Der Möglichkeiten sind viele. Es ist nicht einmal ausgeschlossen, dass Luganos Grégory Hofmann, soeben helvetischer Playoff-Torschützenkönig geworden, nach der Ankunft von Timo Meier in die dritte oder vierte Linie zurückrutscht. Der Energiestürmer Tristan Scherwey gehört eigentlich weiterhin in die ersten beiden Formationen.
Timo Meier hat noch kein Länderspiel bestritten. Er kann frühestens am Mittwoch gegen Tschechien debütieren. In dieser Partie wird er eigentlich noch nicht benötigt. Er ist der Stürmer, den wir brauchen, um über das Viertelfinale hinauszukommen.

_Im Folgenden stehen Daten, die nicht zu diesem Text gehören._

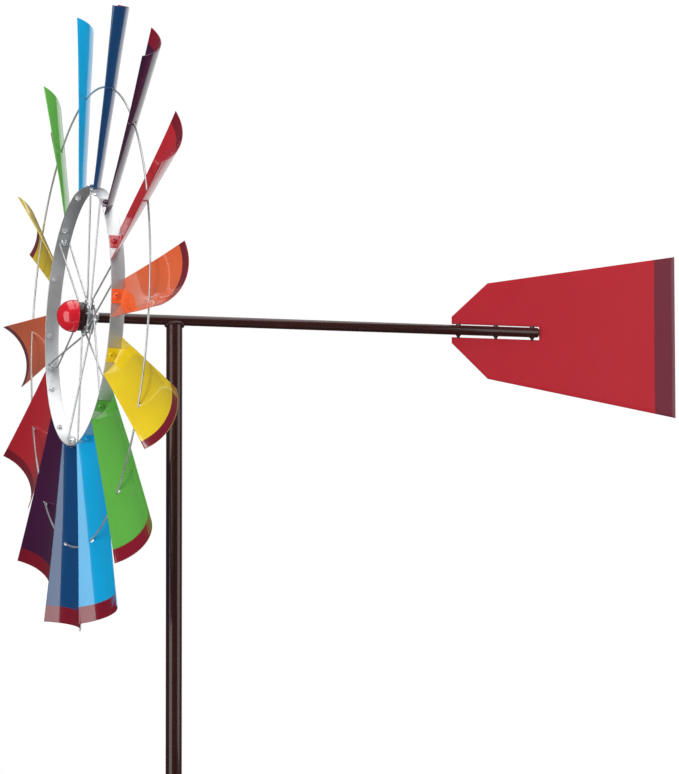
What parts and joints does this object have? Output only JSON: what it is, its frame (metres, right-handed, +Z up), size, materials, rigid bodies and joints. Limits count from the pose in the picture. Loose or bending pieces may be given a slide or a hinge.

Im Rummel um Nico Hischier ist der Appenzeller (Herisau) im Laufe dieser Saison etwas vergessen gegangen. Dabei war er diese Saison mit 21 Toren der treffsicherste Schweizer Stürmer in der NHL. Er ist zwar «nur» 184 cm gross, aber 96 Kilo schwer. Unheimlich kräftig, robust und trotzdem flink und beweglich. Er kann auf der Fläche eines Badetuches einen Gegner «austanzen», sich auch im «Infight» in den Ecken durchsetzen, ist kaum aus dem Gleichgewicht zu checken und schiesst schnell und präzis aus dem Handgelenk.
Aber auch ein offensives «Spektakel-Team» braucht den Rückhalt eines grossen Torhüters. Reto Berra ist so ruhig, stilsicher und charismatisch wie seit der Silber-WM von 2013 nie mehr. Es wäre keine Überraschung, wenn er und nicht Leonardo Genoni bei dieser WM unsere Nummer 1 wird.
Auf dem Papier haben wir in Kopenhagen die besten Einzelspieler seit 1951. Aber Namen sind nur auf dem Dress aufgenähte Buchstaben. Nun obliegt es Nationaltrainer Patrick Fischer, aus einer guten Mannschaft (fürs Viertelfinale) eine grosse Mannschaft (fürs Halbfinale) zu formen. Das ist gar nicht so einfach. Die Nordamerikaner sagen, dass grosse Namen für grosse Taten grosse Coaches brauchen.
Nach wie vor sind zwei Plätze im WM-Team frei. Es ist möglich, dass auch noch Roman Josi und Kevin Fiala nachrücken. Dann wäre der Hockey-Himmel die Limite bei dieser WM.
Oder sind diese Zeilen Ausdruck eines offensiven Hochmutes, der vor dem defensiven Fall kommt?